Coventry, CT – Join us for an evening of paranormal education and exploration with one of the top experts in the field, as Seaside Shadows presents An Evening with the Haunted Collector, John Zaffis. On Saturday, August 6th, John will guide guests through the historic Nathan Hale Homestead, birthplace to America’s first hero. Guests will review techniques of investigation with the “Godfather of the Paranormal” himself and embark on a journey to determine which items may be causing the frequent ghostly sightings at the Homestead. A full paranormal investigation will take place and guests will interact firsthand in the Haunted Collector’s exploration.
John has been nicknamed “The Godfather of the Paranormal” for his expertise in the world of hauntings over the past 30 years. Having trained with Ed and Lorraine Warren, (his aunt and uncle) as a young man, he gained authentic insight into a world of history and mystery. John dedicated his life to the research of ghosts, the art of spirit communication and scientific proof of the unexplained. In recent years, SyFy’s show, “The Haunted Collector” followed the investigations of Zaffis and his team as they researched relics and items causing unexplained activity in homes, businesses, libraries and more.

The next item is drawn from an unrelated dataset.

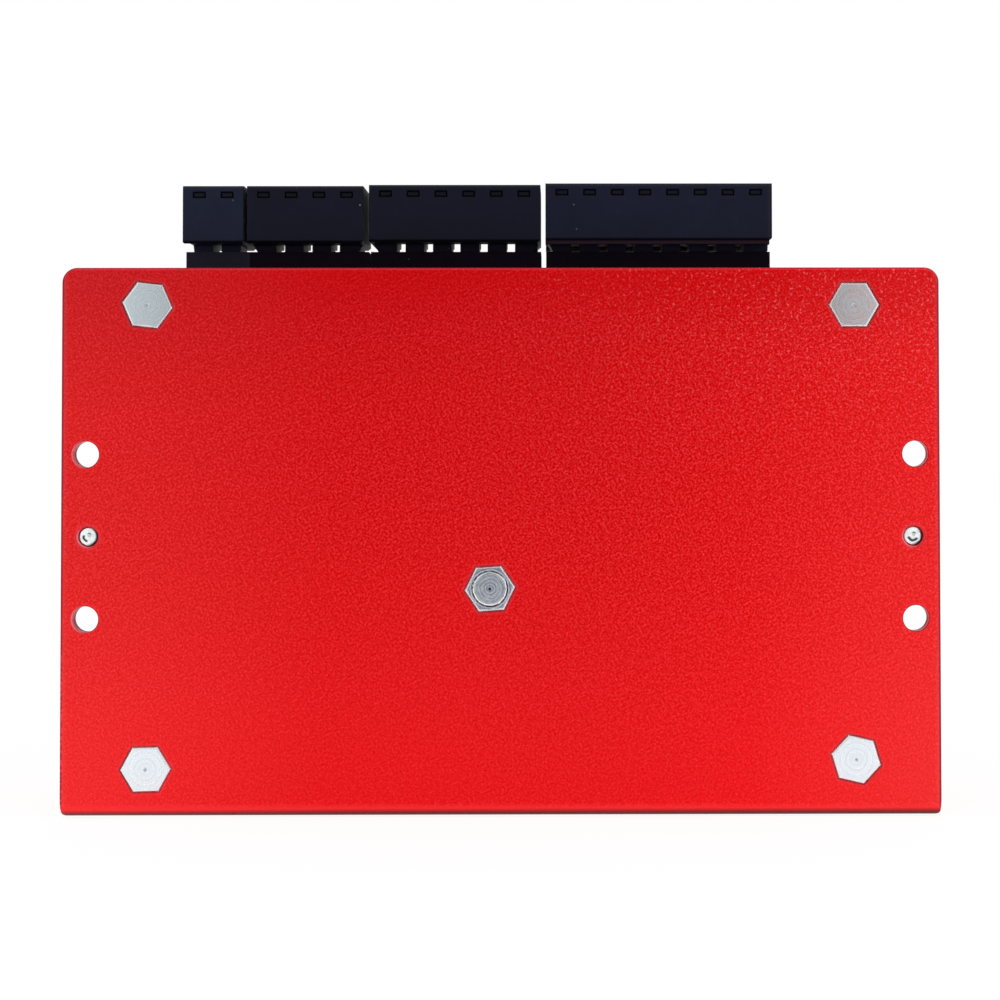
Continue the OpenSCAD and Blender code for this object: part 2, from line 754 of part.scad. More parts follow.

Prepare to be scared! Visit Connecticut Landmarks’ Nathan Hale Homestead for two chances to take part in the investigation, 6:30 to 9:30 pm, or 9:30 pm to 12 am. Cost is $75 per person; proceeds benefit preservation of the Nathan Hale Homestead. Tickets are extremely limited, so reservations are required. Tickets may be purchased at www.seasideshadows.com/special-events.html.
The Nathan Hale Homestead is located at 2299 South Street in Coventry, CT 06238 and is open for regular tours from May through October. For hours or more information, visit www.ctlandmarks.org; www.facebook.com/NathanHaleHomestead; call (860) 742-6917; or email firstname.lastname@example.org.
About the Nathan Hale Homestead
Nathan Hale Homestead is the birthplace of Connecticut’s State Hero, Nathan Hale, who was hanged as a spy during the Revolutionary War. The house, built in 1776, belonged to Nathan’s parents and family, and is located on the only site he ever called home. Its furnishings include several Hale family possessions and other collections amassed by Connecticut lawyer and philanthropist George Dudley Seymour, who purchased the Homestead in 1914 and began a program of restoration that is largely preserved today. The Hale Homestead is situated on 17 acres, adjoining the 1500-acre Nathan Hale State Forest, lending to the site’s substantial rural character.
About Connecticut Landmarks
Connecticut Landmarks’ mission is to inspire interest and encourage learning about the American past by preserving selected historic properties, collections and stories and presenting programs that meaningfully engage the public and our communities. For more information, please visit www.ctlandmarks.org.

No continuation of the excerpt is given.